British physician (1893–1964)

Sir Richard Brunel Hawes (1893 – 30 December 1964) was a British physician and expert in tropical medicine.

== Early life and education ==

Hawes was born in Iquique, Chile, South America in 1893, the son of Dr Francis Brunel Hawes. He was educated at Stonyhurst College and St Thomas' Hospital, London.

== Career ==

Hawes joined the Royal Engineers in 1914 on the outbreak of World War I, and after returning to St Thomas' Hospital during the following year, served with the Royal Army Medical Corps from 1916 to 1919. He took part in the retreat from Mons and was mentioned in dispatches and awarded the Mons Star.
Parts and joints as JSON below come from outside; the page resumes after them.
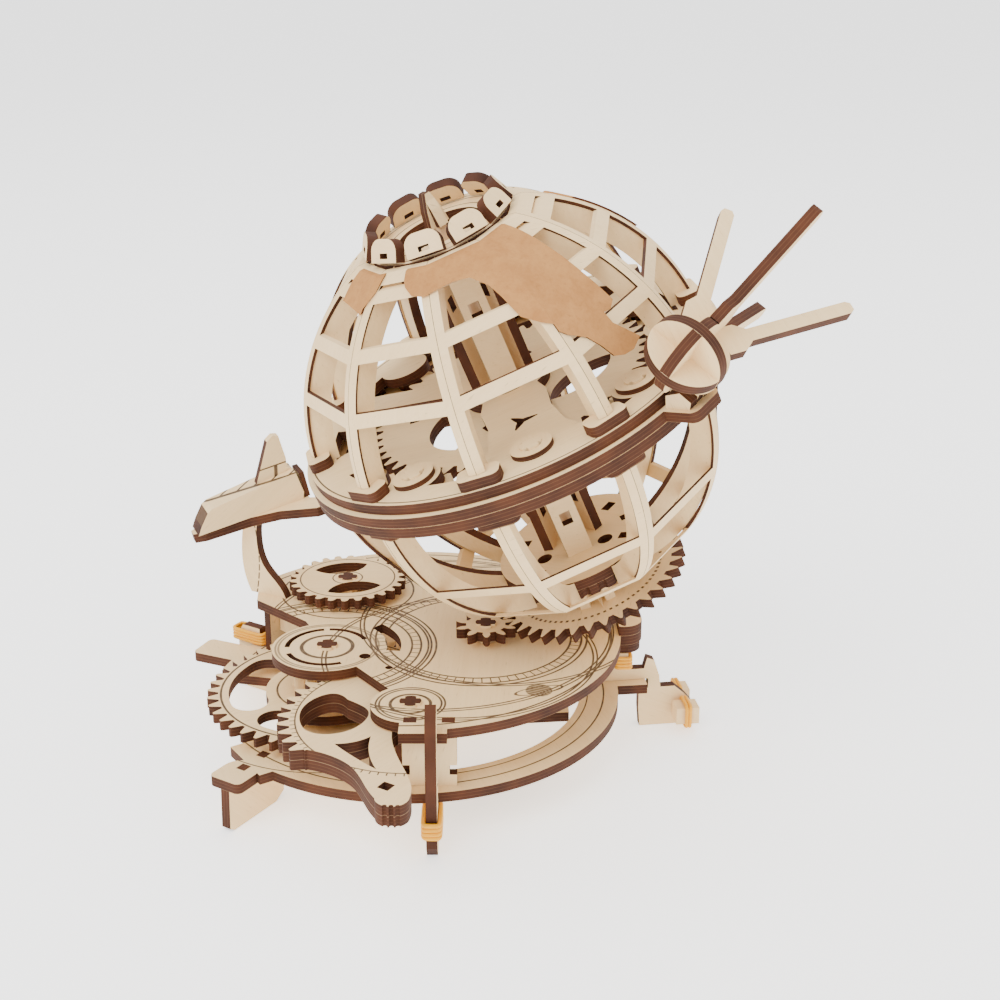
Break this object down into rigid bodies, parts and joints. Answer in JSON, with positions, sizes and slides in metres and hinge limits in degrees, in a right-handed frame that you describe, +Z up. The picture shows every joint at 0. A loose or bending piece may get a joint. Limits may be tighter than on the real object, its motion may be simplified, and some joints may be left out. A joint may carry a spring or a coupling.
{
  "type": "mechanical globe orrery",
  "caption": "Plywood kit orrery: a gridded globe on a tilted mast, with an orbiting satellite ring, a geared two-plate base, a winding lever and a small shuttle on a stand.",
  "frame": {"origin": "centre of the bounding box on the table surface", "axes": "+X to the right along the longest side, +Y away from the front, +Z up"},
  "size_m": [0.2118, 0.1754, 0.1937],
  "materials": {
    "birch_ply": "sanded birch ply, laser-burnt edges",
    "skin_sheet": "thin flexible ply sheet",
    "land_sheet": "brown kraft sheet",
    "dowel": "turned beech dowel",
    "rubber_band": "amber rubber"
  },
  "bodies": {
    "root": {"base_ring": "birch_ply", "dial_plate": "birch_ply", "foot_blades": "birch_ply", "left_foot": "birch_ply", "right_bracket": "birch_ply", "right_cap_plates": "birch_ply", "right_blocks": "birch_ply", "fixed_axles": "birch_ply", "lever_spacer": "birch_ply", "plate_posts": "birch_ply", "box_panels": "birch_ply", "rubber_bands": "rubber_band", "mast": "dowel", "mast_collar": "birch_ply", "axis_wedges": "birch_ply", "pole_finial": "birch_ply", "sun_gear": "birch_ply", "shuttle_stand": "birch_ply", "shuttle_wing": "birch_ply", "shuttle_body": "birch_ply", "shuttle_engines": "birch_ply"},
    "globe": {"north_plate": "birch_ply", "south_plate": "birch_ply", "plate_pillars": "birch_ply", "bearing_washers": "birch_ply", "north_ribs": "birch_ply", "south_ribs": "birch_ply", "rib_clips": "birch_ply", "north_skin": "skin_sheet", "south_skin": "skin_sheet", "land_sheets": "land_sheet", "pole_cap": "birch_ply", "pole_star": "birch_ply", "pole_keys": "birch_ply", "mast_strips": "birch_ply", "rib_disc": "birch_ply", "toothed_disc": "birch_ply", "gear_hub": "birch_ply", "hub_pegs": "birch_ply", "gear_pointer": "birch_ply", "tilted_gear": "birch_ply"},
    "satellite": {"satellite_ring": "birch_ply", "satellite_arm": "birch_ply", "satellite_disc_a": "birch_ply", "satellite_disc_b": "birch_ply"},
    "drive": {"drive_gear": "birch_ply", "drive_axle": "birch_ply", "dial_pinion": "birch_ply"},
    "side_wheel": {"side_gear": "birch_ply", "side_gear_hub": "birch_ply"},
    "moon": {"moon_wheel": "birch_ply", "moon_axle": "birch_ply", "moon_pinion": "birch_ply"},
    "lever": {"lever_lower_ply": "birch_ply", "lever_upper_ply": "birch_ply"},
    "winding": {"winding_pinion": "birch_ply"},
    "planet_1": {"planet_gear_1": "birch_ply"},
    "planet_2": {"planet_gear_2": "birch_ply"},
    "planet_3": {"planet_gear_3": "birch_ply"},
    "planet_4": {"planet_gear_4": "birch_ply"}
  },
  "joints": [
    {"name": "globe_spin", "type": "hinge", "parent": "root", "child": "globe", "pos_m": [0.00804, 0.0148, 0.12068], "axis": [-0.3687, -0.1342, 0.9198], "continuous": true},
    {"name": "satellite_orbit", "type": "hinge", "parent": "root", "child": "satellite", "pos_m": [0.00804, 0.0148, 0.12068], "axis": [-0.3687, -0.1342, 0.9198], "continuous": true},
    {"name": "drive_spin", "type": "hinge", "parent": "root", "child": "drive", "pos_m": [-0.00148, 0.01133, 0.02], "axis": [0, 0, 1], "continuous": true},
    {"name": "side_spin", "type": "hinge", "parent": "root", "child": "side_wheel", "pos_m": [-0.05371, 0.00603, 0.02], "axis": [0, 0, 1], "continuous": true},
    {"name": "moon_spin", "type": "hinge", "parent": "root", "child": "moon", "pos_m": [-0.05069, 0.05143, 0.02], "axis": [0, 0, 1], "continuous": true},
    {"name": "lever_swing", "type": "hinge", "parent": "root", "child": "lever", "pos_m": [-0.02425, -0.03422, 0.03], "axis": [0, 0, 1], "range_deg": [-45, 0]},
    {"name": "winding_spin", "type": "hinge", "parent": "root", "child": "winding", "pos_m": [-0.05371, 0.00603, 0.03], "axis": [0, 0, 1], "range_deg": [-1, 170]},
    {"name": "planet_1_spin", "type": "hinge", "parent": "globe", "child": "planet_1", "pos_m": [-0.0185, -0.02933, 0.1036], "axis": [-0.3687, -0.1342, 0.9198], "continuous": true},
    {"name": "planet_2_spin", "type": "hinge", "parent": "globe", "child": "planet_2", "pos_m": [0.01583, -0.03869, 0.116], "axis": [-0.3687, -0.1342, 0.9198], "continuous": true},
    {"name": "planet_3_spin", "type": "hinge", "parent": "globe", "child": "planet_3", "pos_m": [0.0464, -0.02224, 0.13065], "axis": [-0.3687, -0.1342, 0.9198], "continuous": true},
    {"name": "planet_4_spin", "type": "hinge", "parent": "globe", "child": "planet_4", "pos_m": [0.00025, 0.06828, 0.12536], "axis": [-0.3687, -0.1342, 0.9198], "continuous": true}
  ],
  "couplings": [
    {"joint": "satellite_orbit", "follows": "globe_spin", "ratio": 1.7222},
    {"joint": "drive_spin", "follows": "globe_spin", "ratio": -3.6},
    {"joint": "side_spin", "follows": "globe_spin", "ratio": 1.3091},
    {"joint": "moon_spin", "follows": "globe_spin", "ratio": -7.2},
    {"joint": "winding_spin", "follows": "lever_swing", "ratio": -3.75},
    {"joint": "planet_1_spin", "follows": "globe_spin", "ratio": 5.2},
    {"joint": "planet_2_spin", "follows": "globe_spin", "ratio": 5.2},
    {"joint": "planet_3_spin", "follows": "globe_spin", "ratio": 5.2},
    {"joint": "planet_4_spin", "follows": "globe_spin", "ratio": 5.2}
  ]
}
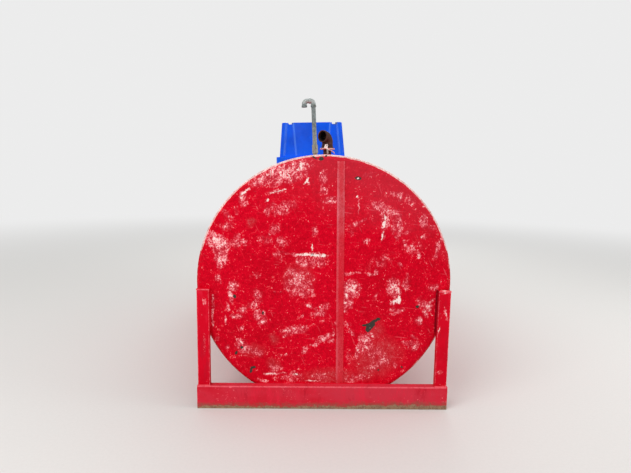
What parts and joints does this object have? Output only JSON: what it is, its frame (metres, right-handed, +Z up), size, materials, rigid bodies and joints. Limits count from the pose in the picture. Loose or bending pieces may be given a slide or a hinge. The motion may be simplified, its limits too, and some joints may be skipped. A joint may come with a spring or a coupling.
{
  "type": "horizontal storage tank",
  "caption": "Horizontal cylindrical steel tank with flat flanged heads on U-shaped end frames, with a gooseneck vent, a fill elbow and an upturned plastic cover on its crown.",
  "frame": {"origin": "on the ground under the middle of the tank", "axes": "+Z up; +Y along the tank, from the end with the fill elbow and the vent towards the end with the plastic cover; +X to the right seen from the front end"},
  "size_m": [1.6308, 2.841, 2.0908],
  "materials": {
    "tank_red_paint": "worn red paint, chipped and faded",
    "frame_red_paint": "worn red paint with earth stains low down",
    "galvanised_steel": "dull galvanised",
    "rusty_iron": "evenly rusted",
    "chipped_paint": "pale paint, chipped",
    "blue_plastic": "satin moulded plastic"
  },
  "bodies": {
    "root": {"shell_course_front": "tank_red_paint", "shell_course_middle": "tank_red_paint", "shell_course_rear": "tank_red_paint", "front_course_seam": "tank_red_paint", "middle_course_seam": "tank_red_paint", "rear_course_seam": "tank_red_paint", "front_girth_weld": "tank_red_paint", "rear_girth_weld": "tank_red_paint", "front_head_wide_plate": "tank_red_paint", "front_head_narrow_plate": "tank_red_paint", "front_head_strap": "tank_red_paint", "front_edge_weld": "tank_red_paint", "rear_head_wide_plate": "tank_red_paint", "rear_head_narrow_plate": "tank_red_paint", "rear_head_strap": "tank_red_paint", "rear_edge_weld": "tank_red_paint", "vent_bung": "tank_red_paint", "fill_bung": "tank_red_paint", "front_beam": "frame_red_paint", "front_left_post": "frame_red_paint", "front_right_post": "frame_red_paint", "rear_beam": "frame_red_paint", "rear_left_post": "frame_red_paint", "rear_right_post": "frame_red_paint", "vent_nipple": "galvanised_steel", "vent_coupling": "galvanised_steel", "vent_pipe": "galvanised_steel", "vent_elbow": "galvanised_steel", "vent_return_elbow": "galvanised_steel", "fill_neck": "rusty_iron", "fill_elbow": "rusty_iron", "fill_flange": "chipped_paint", "plastic_cover": "blue_plastic"}
  },
  "joints": []
}
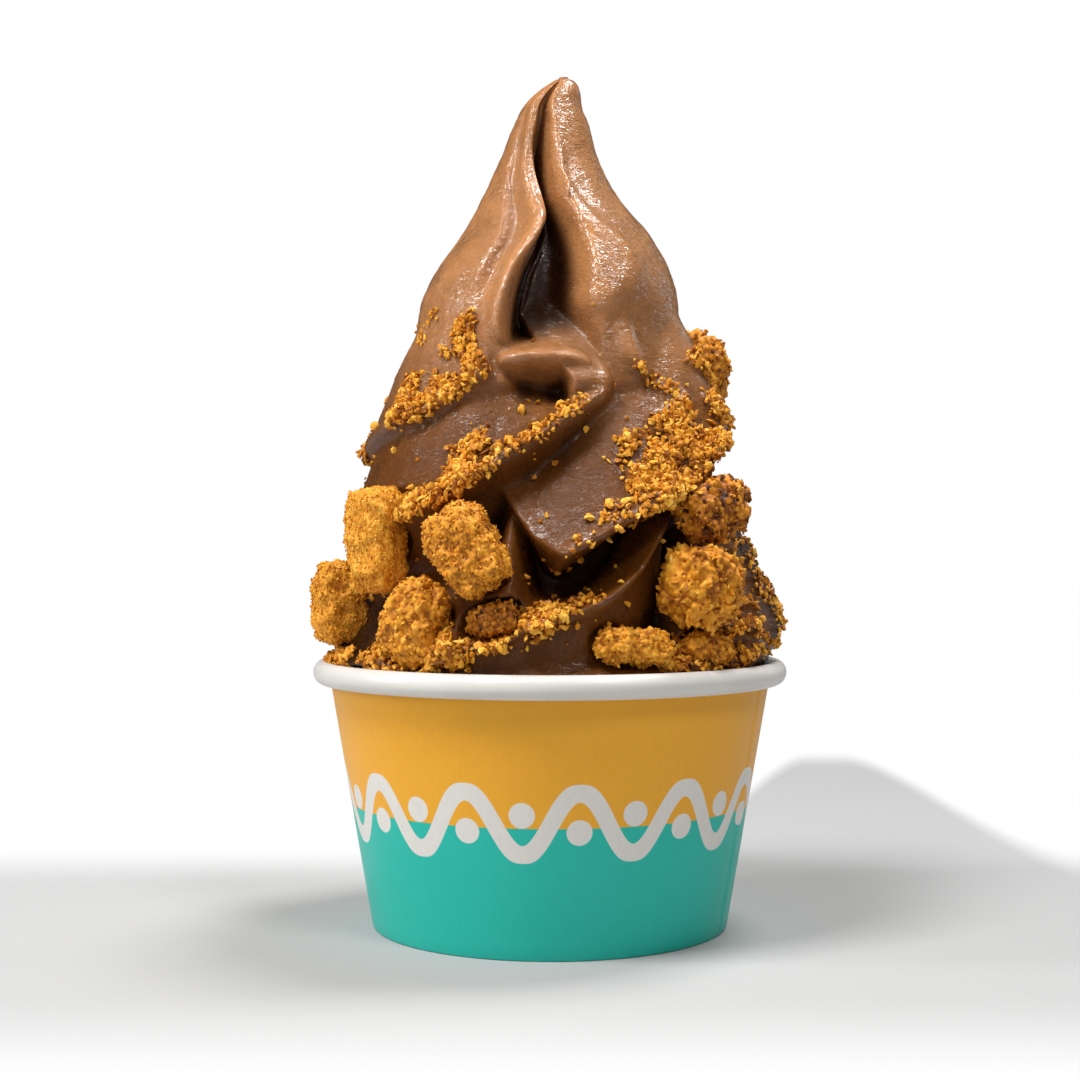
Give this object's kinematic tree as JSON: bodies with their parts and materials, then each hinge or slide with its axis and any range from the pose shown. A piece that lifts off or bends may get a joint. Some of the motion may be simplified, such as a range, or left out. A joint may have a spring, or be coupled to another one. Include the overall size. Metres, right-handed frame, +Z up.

He later served during the Mesopatanium campaign until 1919, and rose to the rank of captain. After the War, he became resident physician at the Old Seaman's Hospital, Greenwich.

In 1921, Hawes joined the Colonial Service and went to Malaya where he practised as a physician in Sungai Petani, Kedah. In 1926, he was appointed the first full-time professor of medicine at the King Edward VII College of Medicine, Singapore, a post he held until 1941. In 1935, he became a Fellow of the Royal College of Physicians. In 1938, he was appointed a member of the government's advisory committee for medical research. He also served as professor of medicine and consulting physician to the government of the Straits Settlements, and physician to Singapore General Hospital, and Tan Tock Seng Hospital.

In 1940, he left Singapore and returned to England where he was consultant physician to the Colonial Office, a post he held until his retirement in 1961.

Hawes made significant contributions to research into Malaria prevention, and the causes of Beriberi and its treatment with vitamin B1. In 1954, he received an honorary MD (Doctor of Medicine) from the University of Malaya.

== Personal life and death ==

Hawes married Kathleen O'Neill in 1920 and they had three sons.

Hawes died on 30 December 1964, aged 71.

== Honours ==

Hawes was appointed Companion of the Order of St Michael and St George (CMG) in the 1949 New Year Honours. He was created a Knight Bachelor in the 1957 Birthday Honours.